Obama also showed his moderate streak on a bill before the Senate to approve the secret courts that hear Bush administration requests to eavesdrop on telephone calls. Obama said the compromises made on the Foreign Intelligence Surveillance Act (FISA) means he can live with it, even though some of his Democratic colleagues in the Senate want to filibuster the bill because it absolves the phone companies from liability for allowing the federal government to eavesdrop.

"It is a close call for me," Obama said. But the rewritten bill limits the president's power, he said. "The underlying program itself actually is important and useful to American security so long as it has these constraints on them. I thought it was important for me to go ahead and support this compromise."

Obama said he asked his major donors Tuesday to help retire his rival-turned-ally Hillary Clinton's debt.

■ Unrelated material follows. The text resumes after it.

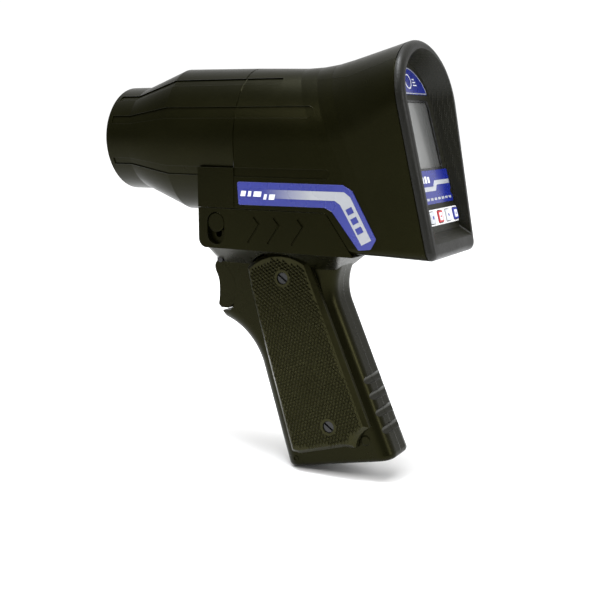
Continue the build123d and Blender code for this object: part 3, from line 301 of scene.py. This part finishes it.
def ring_plate(name, outer, inner, place, low, high, material, body="gun"):
    """Thin frame between two outlines with the same number of points."""
    count = len(outer)
    rows = [[place(a, b, height) for a, b in outline]
            for outline, height in ((outer, low), (outer, high), (inner, high), (inner, low))]
    vertices = [vertex for row in rows for vertex in row]
    faces = []
    for row in range(4):
        for i in range(count):
            j = (i + 1) % count
            other = (row + 1) % 4
            faces.append((row * count + i, row * count + j, other * count + j, other * count + i))
    return make_piece(name, vertices, faces, material, body)


def circle(centre, radius, count=24, start=0.0, sweep=2 * math.pi):
    last = count if abs(sweep - 2 * math.pi) < 1e-6 else count - 1
    return [(centre[0] + radius * math.cos(start + sweep * i / last),
             centre[1] + radius * math.sin(start + sweep * i / last)) for i in range(count)]


def rounded_box(left, bottom, right, top, radius, count=5):
    corners = [(right - radius, top - radius, 0.0), (left + radius, top - radius, 0.5 * math.pi),
               (left + radius, bottom + radius, math.pi), (right - radius, bottom + radius, 1.5 * math.pi)]
    return [point for x, y, start in corners
            for point in circle((x, y), radius, count, start, 0.5 * math.pi)]


def arc_through(half, ends, peak, count=24):
    """Points of the arc from (half, ends) over (0, peak) to (-half, ends)."""
    rise = peak - ends
    radius = (half ** 2 + rise ** 2) / (2 * rise)
    middle = peak - radius
    start = math.asin((ends - middle) / radius)
    return [(radius * math.cos(start + (math.pi - 2 * start) * i / (count - 1)),
             middle + radius * math.sin(start + (math.pi - 2 * start) * i / (count - 1)))
            for i in range(count)]


# ---------------------------------------------------------------- instrument panel graphics

def arch_outline(inset):
    return arc_through(19.5 - inset, 24.5 + 0.4 * inset, 35.6 - inset) + [
        (-19.5 + inset, 22.4 + inset), (19.5 - inset, 22.4 + inset)]


ring_plate("arch_outline", arch_outline(0.25), arch_outline(0.75), fascia_point, LABEL_FACE,
           LABEL_FACE + INK, silver_print)
ring_plate("arch_emblem_ring", circle((0, 28.6), 3.6, 32), circle((0, 28.6), 3.0, 32), fascia_point,
           LABEL_FACE, LABEL_FACE + THICK_INK, white_print)
for index, (left, right) in enumerate(((-9.5, -5.0), (5.0, 9.5))):
    for row in range(3):
        low = 26.6 + 1.4 * row
        shrink = 0.9 * row
        plate(f"arch_bar_{index}_{row}", rounded_box(left + (shrink if left < 0 else 0), low,
                                                     right - (shrink if left > 0 else 0), low + 0.6, 0.25),
              fascia_point, LABEL_FACE, LABEL_FACE + THICK_INK, white_print)
ring_plate("window_frame", rounded_box(-18.9, -14.2, 18.9, 19.7, 2.6),
           rounded_box(-17.9, -13.2, 17.9, 18.7, 1.9), fascia_point, 0.0, 0.35, window_frame)
plate("info_band", [(-22.4, -19.2), (-22.4, -21.4), (-6.0, -21.4), (-3.5, -24.2), (22.4, -24.2),
                    (22.4, -22.0), (-1.5, -22.0), (-4.0, -19.2)], fascia_point, LABEL_FACE,
      LABEL_FACE + INK, silver_print)
for index in range(6):
    left = 1.5 + 3.4 * index
    plate(f"info_bar_{index}", rounded_box(left, -20.2, left + 2.4, -17.2 + 0.3 * (index % 2), 0.4),
          fascia_point, LABEL_FACE, LABEL_FACE + INK, white_print)
for index in range(9):
    left = -21.0 + 4.6 * index
    plate(f"info_tick_{index}", rounded_box(left, -28.6, left + 3.2, -27.4, 0.3), fascia_point,
          LABEL_FACE, LABEL_FACE + INK, silver_print)

KEY_MARKS = [key_blue, key_blue, key_red, key_blue, key_blue]
KEY_FACES = [white_print, white_print, white_print, key_pale, white_print]
for index in range(5):
    across = KEY_PITCH * (index - 2)
    body = f"key_{index + 1}"
    face = rounded_box(across - 1.9, KEY_Z - 1.9, across + 1.9, KEY_Z + 1.9, 0.4)
    plate(f"key_face_{index + 1}", face, fascia_point, KEY_FACE, KEY_FACE + INK, KEY_FACES[index],
          body)
    mark = [circle((across, KEY_Z), 0.9, 3, math.pi / 2), circle((across, KEY_Z), 0.8, 16),
            rounded_box(across - 1.0, KEY_Z - 0.35, across + 1.0, KEY_Z + 0.35, 0.2),
            rounded_box(across - 0.8, KEY_Z - 0.8, across + 0.8, KEY_Z + 0.8, 0.2),
            circle((across, KEY_Z), 0.9, 3, -math.pi / 2)][index]
    plate(f"key_mark_{index + 1}", mark, fascia_point, KEY_FACE + INK, KEY_FACE + 0.09,
          KEY_MARKS[index], body)

# ---------------------------------------------------------------- side label graphics

STRIPE_UPPER = [(-88.0, -23.4), (-120.0, -23.3), (-143.3, -23.2), (-146.6, -25.4), (-157.6, -45.0)]
STRIPE_LOWER = [(-88.0, -27.6), (-120.0, -27.5), (-138.5, -27.4), (-141.4, -29.2), (-152.6, -47.6)]


def finer(points, steps):
    """The polyline with each length cut into steps."""
    result = [points[0]]
    for (x1, z1), (x2, z2) in zip(points, points[1:]):
        result += [(x1 + (x2 - x1) * i / steps, z1 + (z2 - z1) * i / steps) for i in range(1, steps + 1)]
    return result


def skin_band(name, first, second, side, lift, material, across=5, along=8):
    """Thin printed band between two polylines, laid over the side label on the body's curved flank."""
    skin = BVHTree.FromPolygons([vertex.co for vertex in nodes[f"side_label_{side}"].data.vertices],
                                [face.vertices for face in nodes[f"side_label_{side}"].data.polygons])
    sign = 1 if side == "left" else -1
    first, second = finer(first, along), finer(second, along)
    vertices = []
    for (x1, z1), (x2, z2) in zip(first, second):
        for i in range(across + 1):
            x, z = x1 + (x2 - x1) * i / across, z1 + (z2 - z1) * i / across
            hit = skin.ray_cast(Vector((x, 60.0 * sign, z)) * MM, Vector((0, -sign, 0)))[0]
            y = hit.y if hit else sign * SIDE_LABEL_FACE * MM
            vertices.append((x * MM, y + sign * lift * MM, z * MM))
    width = across + 1
    faces = [(row * width + i, row * width + i + 1, (row + 1) * width + i + 1, (row + 1) * width + i)
             for row in range(len(first) - 1) for i in range(across)]
    band = make_piece(name, vertices, faces, material, "gun")
    thick = band.modifiers.new("thickness", "SOLIDIFY")
    thick.thickness, thick.offset = INK * MM, 0.0
    return band


for side_name in ("left", "right"):
    skin_band(f"stripe_{side_name}", STRIPE_UPPER, STRIPE_LOWER, side_name, 0.05, stripe_print)
    for index, (left, right) in enumerate(((-86.2, -89.4), (-90.4, -92.6), (-93.6, -98.4), (-99.4, -101.4),
                                           (-102.4, -106.0))):
        drop = 1.2 * (index > 2)
        skin_band(f"side_mark_{side_name}_{index}",
                  [(left - 0.6, -24.4 - drop), (right - 0.2, -24.4 - drop)],
                  [(left, -27.0 - drop), (right + 0.4, -27.0 - drop)], side_name, 0.1, white_print, 1, 2)
    for index in range(3):
        top, left = -31.4 - 4.4 * index, -144.2 - 2.5 * index
        skin_band(f"leg_mark_{side_name}_{index}", [(left, top), (left - 3.0, top + 1.6)],
                  [(left - 1.5, top - 2.6), (left - 4.5, top - 1.0)], side_name, 0.1, label_blue, 2, 3)

# ---------------------------------------------------------------- grip panel checkering

CHECKER_AREA = [(-84.6, -66.2), (-98.0, -58.8), (-115.2, -62.2), (-148.2, -138.4), (-142.6, -144.4),
                (-140.4, -148.6), (-113.0, -156.0), (-109.6, -155.0), (-95.2, -107.6), (-86.4, -76.8)]
SCREW_PLACES = [(-103.5, -68.3), (-130.0, -141.8)]
CHECKER_MIDDLE = (-118.0, -108.0)
CHECKER_PITCH_ALONG, CHECKER_PITCH_ACROSS, CHECKER_HEIGHT = 3.2, 2.0, 0.75
CHECKER_FOOT, CHECKER_TIP, CHECKER_SINK = 0.94, 0.22, 0.02
SCREW_MARGIN = 4.2
COLLAR_R, RECESS_R, COLLAR_HEIGHT = 4.6, 3.1, 0.5
STUD_PLACE, STUD_R, STUD_BORE_R, STUD_HEIGHT = (-108.6, -163.4), 1.5, 0.9, 0.3
RING_SINK = 0.05


def inside(point, outline):
    hit = False
    for i, (x1, y1) in enumerate(outline):
        x2, y2 = outline[i - 1]
        if (y1 > point[1]) != (y2 > point[1]) and point[0] < (x2 - x1) * (point[1] - y1) / (y2 - y1) + x1:
            hit = not hit
    return hit


def checkering(side_name, side):
    """Rows of small flat-topped pyramids, laid out along the grip, over the panel's flat face."""
    place = flank_point(PANEL_FACE_Y, side)
    along = Vector((0.375, 0.927))
    across = Vector((0.927, -0.375))
    arms = ((CHECKER_PITCH_ALONG / 2, along), (CHECKER_PITCH_ACROSS / 2, across),
            (-CHECKER_PITCH_ALONG / 2, along), (-CHECKER_PITCH_ACROSS / 2, across))
    vertices, faces = [], []
    for row in range(-60, 61):
        for column in range(-40, 41):
            shift = 0.5 * (row % 2)
            centre = (Vector(CHECKER_MIDDLE) + along * (row * CHECKER_PITCH_ALONG / 2)
                      + across * ((column + shift) * CHECKER_PITCH_ACROSS))
            near_screw = any(math.hypot(centre.x - x, centre.y - z) < SCREW_MARGIN for x, z in SCREW_PLACES)
            if near_screw or not inside((centre.x, centre.y), CHECKER_AREA):
                continue
            base = len(vertices)
            for share, height in ((CHECKER_FOOT, -CHECKER_SINK), (CHECKER_TIP, CHECKER_HEIGHT)):
                for reach, direction in arms:
                    corner = centre + direction * reach * share
                    vertices.append(place(corner.x, corner.y, height))
            faces.append(tuple(base + i for i in (0, 1, 2, 3)))
            faces.append(tuple(base + i for i in (7, 6, 5, 4)))
            faces += [(base + i, base + (i + 1) % 4, base + 4 + (i + 1) % 4, base + 4 + i)
                      for i in range(4)]
    make_piece(f"checkering_{side_name}", vertices, faces, panel_plastic, "gun")


for side_name, side in (("left", 1), ("right", -1)):
    checkering(side_name, side)
    place = flank_point(PANEL_FACE_Y, side)
    for index, screw in enumerate(SCREW_PLACES):
        ring_plate(f"screw_collar_{side_name}_{index}", circle(screw, COLLAR_R, 32),
                   circle(screw, RECESS_R, 32), place, -RING_SINK, COLLAR_HEIGHT, panel_plastic)
    place = flank_point(FRAME_FACE_Y, side)
    ring_plate(f"corner_stud_{side_name}", circle(STUD_PLACE, STUD_R, 24),
               circle(STUD_PLACE, STUD_BORE_R, 24), place, -RING_SINK, STUD_HEIGHT, grip_plastic)

# ---------------------------------------------------------------- floor, lights and camera

FLOOR_SIZE, FLOOR_GAP = 12.0, 0.0002
FAR_GLOW, NEAR_GLOW = 1.05, 0.32     # strength of the surroundings towards -Y and towards +Y

lowest = cad_box[0][2]
bpy.ops.mesh.primitive_plane_add(size=FLOOR_SIZE, location=(-0.1, 0.0, lowest - FLOOR_GAP))
floor = bpy.context.object
floor.name = "floor"
floor_material, floor_tree, floor_shader, floor_coords = new_material("floor")
patches = remap(floor_tree, noise(floor_tree, floor_coords, 3.0), 0.0, 1.0)
floor_tree.links.new(blend_colours(floor_tree, patches, (0.93, 0.93, 0.93), (0.95, 0.95, 0.95)),
                     floor_shader.inputs["Base Color"])
floor_shader.inputs["Roughness"].default_value = 0.8
floor.data.materials.append(floor_material)

world = bpy.context.scene.world or bpy.data.worlds.new("world")
bpy.context.scene.world = world
world.use_nodes = True
background = world.node_tree.nodes["Background"]
background.inputs["Color"].default_value = (1.0, 1.0, 1.0, 1.0)
world_tree = world.node_tree
world_split = world_tree.nodes.new("ShaderNodeSeparateXYZ")
sky_direction = world_tree.nodes.new("ShaderNodeTexCoord").outputs["Generated"]
world_tree.links.new(sky_direction, world_split.inputs["Vector"])
world_tree.links.new(remap(world_tree, world_split.outputs["Y"], FAR_GLOW, NEAR_GLOW, -0.3, 0.35),
                     background.inputs["Strength"])

TARGET = Vector((-0.1, 0.0, -0.03))


def area_light(name, offset, size, power, colour):
    data = bpy.data.lights.new(name, "AREA")
    data.shape = "RECTANGLE"
    data.size, data.size_y = size
    data.energy = power
    data.color = colour
    light = bpy.data.objects.new(name, data)
    light.location = TARGET + Vector(offset)
    light.rotation_euler = (-Vector(offset)).to_track_quat("-Z", "Y").to_euler()
    bpy.context.collection.objects.link(light)


sun_data = bpy.data.lights.new("overhead", "SUN")
sun_data.energy, sun_data.angle = 2.1, 0.7
sun = bpy.data.objects.new("overhead", sun_data)
sun.rotation_euler = (math.radians(-12), math.radians(-8), 0.0)
bpy.context.collection.objects.link(sun)
area_light("top_soft", (0.1, 0.15, 0.9), (0.45, 0.22), 14.0, (0.93, 0.96, 1.0))
area_light("left_soft", (0.35, 0.85, 0.75), (0.35, 0.35), 3.5, (1.0, 0.99, 0.97))
area_light("rear_soft", (-0.95, 0.1, 0.3), (0.3, 0.4), 4.0, (1.0, 1.0, 1.0))

YAW, PITCH = math.radians(29.42), math.radians(10.35)
CAMERA_PLACE = (-0.3490, 0.4345, 0.00907)
SENSOR_WIDTH, FOCAL_LENGTH = 36.0, 58.62

back = Vector((-math.sin(YAW) * math.cos(PITCH), math.cos(YAW) * math.cos(PITCH), math.sin(PITCH)))
right = Vector((0, 0, 1)).cross(back).normalized()
up = back.cross(right)
bpy.context.scene.view_settings.view_transform = "Standard"
camera_data = bpy.data.cameras.new("camera")
camera_data.sensor_width = SENSOR_WIDTH
camera_data.lens = FOCAL_LENGTH
camera_data.clip_start = 0.01
camera = bpy.data.objects.new("camera", camera_data)
camera.matrix_world = Matrix.Translation(Vector(CAMERA_PLACE)) @ Matrix(
    (right, up, back)).transposed().to_4x4()
bpy.context.collection.objects.link(camera)
bpy.context.scene.camera = camera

"I'm not going to be individually contacting $15 donors," Obama said.

Obama is scheduled to campaign with Clinton in Unity, N.H., Friday and he denied Wednesday that he has a major rift with her husband.

On his decision to forgo public campaign financing, Obama had bragged that his donors who have given him contributions of less than $200 -- 90 percent of his donors -- allowed him to get the politics out of campaign finance, so that he did not have to accept public financing. He repeated the claim he has made repeatedly in the past few days that it was not a "flip-flop" for him to continue raising unlimited amounts of money from an unprecedented number of small donors over the internet instead of limiting himself to $85 million in public matching funds as he had indicated earlier he would.

"Public financing was one means of achieving that end -- I feel confident we have achieved it," Obama said.

Touring flooded areas of Illinois, Obama said he found 15 of the National Guard's 17 helicopters diverted to Iraq.

"Our military is strained to the breaking point," Obama said. "Our National Guard, as we saw in the Midwest flooding, can't function as effectively as it could. I was talking to National Guard representatives. Fifteen of their 17 helicopters in this region were overseas during the flooding."